▸ AIM:
Each line should be copied exactly.

▸ SUPPLIED INFORMATION:
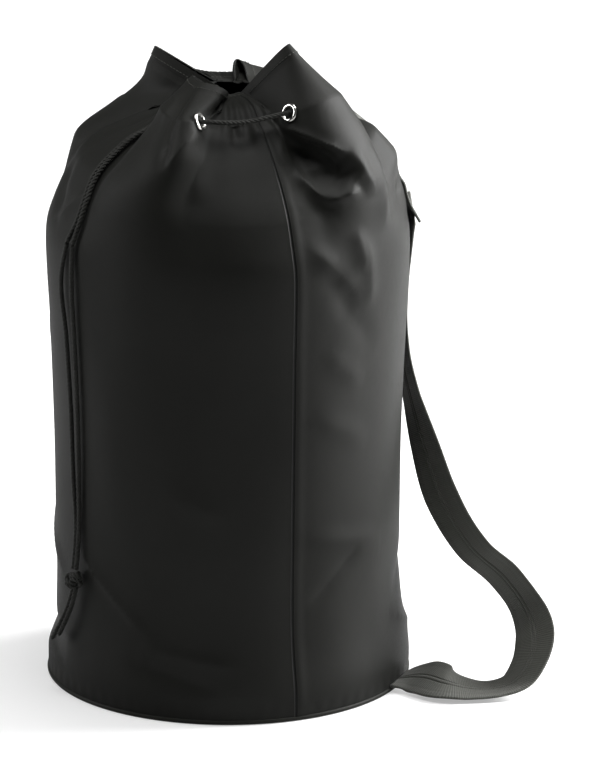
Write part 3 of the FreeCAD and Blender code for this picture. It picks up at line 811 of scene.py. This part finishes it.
def make_cloth():
    cloth = cloth_material()
    thread = thread_material()
    grid, normals, coords, to_hem = build_shell()
    walls = {"front_panel": columns_between(SEAM_COLUMN + COLUMNS // 2, SEAM_COLUMN + COLUMNS),
             "rear_panel": columns_between(SEAM_COLUMN, SEAM_COLUMN + COLUMNS // 2)}
    top = WALL_ROWS + 1
    for name, columns in walls.items():
        piece = sheet_piece("cloth_" + name, grid[:top, columns], normals[:top, columns],
                            unwrap(coords[:top, columns]), CLOTH, cloth)
        fasten(piece, "bag", "bag_fabric", name)
    start = 0
    for kind, name in SECTORS:
        count = KINDS[kind][2]
        columns = columns_between(start, start + count)
        start += count
        part = (slice(WALL_ROWS, None), columns)
        area, facing, uv = grid[part], normals[part], unwrap(coords[part])
        hem = to_hem[part]
        panel = "%s_%s" % (kind, name)
        if kind == "valley":
            bearing = VALLEYS[name]
            left = tuck_grid(area[:, 0], bearing, -1)[:, ::-1]
            right = tuck_grid(area[:, -1], bearing, 1)
            full = np.concatenate([left, area, right], axis=1)
            sides = grid_normals(full, ring=False)
            sides[:, TUCK_COLUMNS:-TUCK_COLUMNS] = facing
            area, facing = full, sides
            uv = widen(uv)
            tucked = np.arange(TUCK_COLUMNS, 0, -1) * 2 * MM
            uv[:, :TUCK_COLUMNS, 0] -= tucked
            uv[:, -TUCK_COLUMNS:, 0] += tucked[::-1]
            hem = widen(hem)
        thick = CLOTH * (1 + smooth((HEM_BAND - hem) / (1.5 * MM)))
        piece = sheet_piece("cloth_" + panel, area, facing, uv, thick, cloth)
        ride_neck(piece)
        fasten(piece, None, "bag_fabric", panel + "_fabric")
        row = int(np.argmin(np.abs(hem[:, hem.shape[1] // 2] - HEM_BAND + 1.2 * MM)))
        stitches = stitch_line("hem_stitches_" + panel, area[row, 1:-1], facing[row, 1:-1], thread)
        ride_neck(stitches)
        fasten(stitches, None, "bag_fabric")
    return grid, normals


def widen(area):
    """Repeats an area's edge columns for the tucks beside it."""
    beside = [(0, 0), (TUCK_COLUMNS, TUCK_COLUMNS), (0, 0)]
    return np.pad(area, beside[:area.ndim], mode="edge")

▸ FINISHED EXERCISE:
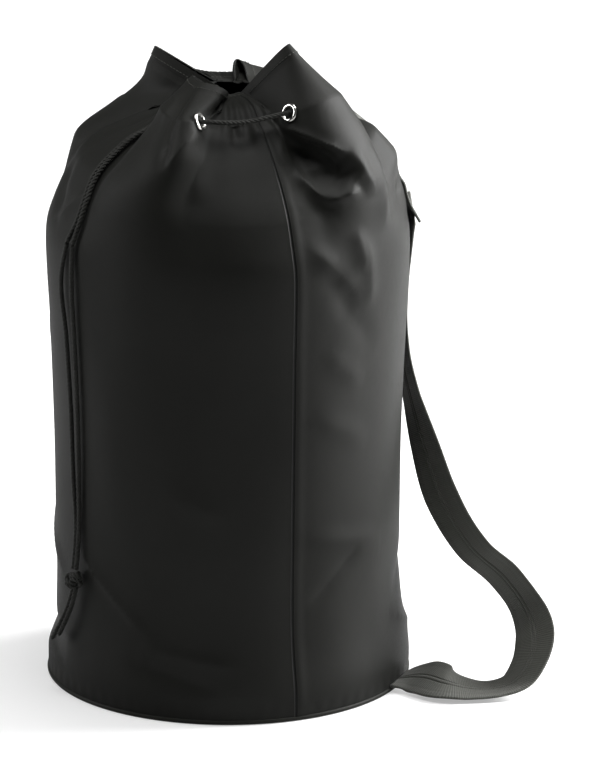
Write part 3 of the FreeCAD and Blender code for this picture. It picks up at line 811 of scene.py. This part finishes it.
def make_cloth():
    cloth = cloth_material()
    thread = thread_material()
    grid, normals, coords, to_hem = build_shell()
    walls = {"front_panel": columns_between(SEAM_COLUMN + COLUMNS // 2, SEAM_COLUMN + COLUMNS),
             "rear_panel": columns_between(SEAM_COLUMN, SEAM_COLUMN + COLUMNS // 2)}
    top = WALL_ROWS + 1
    for name, columns in walls.items():
        piece = sheet_piece("cloth_" + name, grid[:top, columns], normals[:top, columns],
                            unwrap(coords[:top, columns]), CLOTH, cloth)
        fasten(piece, "bag", "bag_fabric", name)
    start = 0
    for kind, name in SECTORS:
        count = KINDS[kind][2]
        columns = columns_between(start, start + count)
        start += count
        part = (slice(WALL_ROWS, None), columns)
        area, facing, uv = grid[part], normals[part], unwrap(coords[part])
        hem = to_hem[part]
        panel = "%s_%s" % (kind, name)
        if kind == "valley":
            bearing = VALLEYS[name]
            left = tuck_grid(area[:, 0], bearing, -1)[:, ::-1]
            right = tuck_grid(area[:, -1], bearing, 1)
            full = np.concatenate([left, area, right], axis=1)
            sides = grid_normals(full, ring=False)
            sides[:, TUCK_COLUMNS:-TUCK_COLUMNS] = facing
            area, facing = full, sides
            uv = widen(uv)
            tucked = np.arange(TUCK_COLUMNS, 0, -1) * 2 * MM
            uv[:, :TUCK_COLUMNS, 0] -= tucked
            uv[:, -TUCK_COLUMNS:, 0] += tucked[::-1]
            hem = widen(hem)
        thick = CLOTH * (1 + smooth((HEM_BAND - hem) / (1.5 * MM)))
        piece = sheet_piece("cloth_" + panel, area, facing, uv, thick, cloth)
        ride_neck(piece)
        fasten(piece, None, "bag_fabric", panel + "_fabric")
        row = int(np.argmin(np.abs(hem[:, hem.shape[1] // 2] - HEM_BAND + 1.2 * MM)))
        stitches = stitch_line("hem_stitches_" + panel, area[row, 1:-1], facing[row, 1:-1], thread)
        ride_neck(stitches)
        fasten(stitches, None, "bag_fabric")
    return grid, normals


def widen(area):
    """Repeats an area's edge columns for the tucks beside it."""
    beside = [(0, 0), (TUCK_COLUMNS, TUCK_COLUMNS), (0, 0)]
    return np.pad(area, beside[:area.ndim], mode="edge")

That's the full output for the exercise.